Une chronique de Martin
Après lui avoir longtemps tourné autour, j'ai fini par "rencontrer" Tahar Rahim. Propulsé tout au sommet des espoirs du cinéma français depuis sa collaboration avec Jacques Audiard, le comédien est actuellement à l'affiche de Les hommes libres, fiction inspirée d'éléments historiques sur fond de seconde guerre mondiale. Le film d'Ismaël Ferroukhi s'intéresse au sort d'un jeune Algérien à Paris depuis 1939 et qui vit des revenus du marché noir. Surpris et arrêté par la milice, il échappe à la peine de mort quand il accepte d'espionner le recteur de la Grande Mosquée, soupçonné pour sa part de venir en aide à la résistance et à la population juive. Rien que ça !
Je n'ai pas l'intention d'alimenter le débat sur la véracité des faits présentés dans le film. Sur le plan strictement cinématographique, Les hommes libres illustre une tranche de vie, celle d'un homme étranger qui considère d'abord que la résistance n'est pas sa guerre, avant d'ouvrir les yeux sur la nécessité d'être solidaire et finalement de rejoindre le mouvement. La bande-annonce et l'affiche peuvent laisser penser à une oeuvre trépidante, portée sur l'action. La chose se présente autrement: l'essentiel du propos est porté par le texte des dialogues et ceux qui iront voir le long-métrage pour les scènes de coups de feu en seront pour leurs frais. Ce n'est pas plus mal.
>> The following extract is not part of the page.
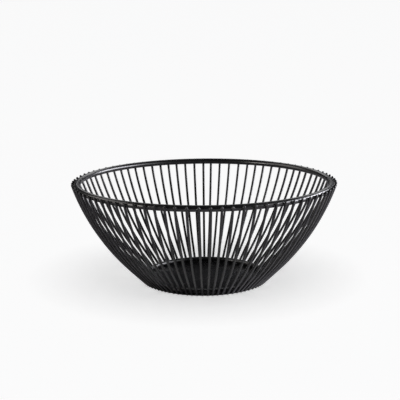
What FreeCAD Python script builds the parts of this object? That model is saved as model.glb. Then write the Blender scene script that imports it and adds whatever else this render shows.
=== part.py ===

Du côté des comédiens, Tahar Rahim n'a, assez paradoxalement, pas grand-chose à dire. L'acteur se tire bien, cela dit, d'une prestation toute en retenue, son expressivité parlant pour lui pour le rendre crédible - et ce même si j'ai trouvé son engagement un peu rapide compte tenu de la tiédeur de ses convictions initiales. Impeccable l'an passé en moine chrétien, Michael Lonsdale, lui, reste un acteur efficace et porte bien l'habit musulman. Quelques autres personnages auraient pu donner plus de relief au scénario, mais sont trop effacés pour emporter le morceau, je pense ainsi notamment à celui qu'interprète la belle Lubna Azabal. Il manque un petit quelque chose pour faire de Les hommes libres un grand film: son mérite premier restera la mise à la lumière d'un épisode méconnu de notre histoire.
Les hommes libres
Film français d'Ismaël Ferroukhi (2011)
Il a admis qu'il appréciait la comparaison, mais le réalisateur a dit aussi ne pas s'être directement inspiré de L'armée des ombres, grande référence du film de résistance à la française. Son travail particulier m'a fait songer à L'armée du crime, que je lui préfère, parce qu'il me semble plus explicite sur les états d'âme des citoyens ordinaires à l'heure de la lutte armée. Homme ordinaire que la force des choses contraint à l'action, Bourvil l'est dans Fortunat, oeuvre axée sur le mélodrame. Devant le film de ce jour, j'ai pensé à ceux de Rachid Bouchareb, Indigènes et Hors-la-loi, autres évocations récentes au cinéma de fragments oubliés de l'histoire de France.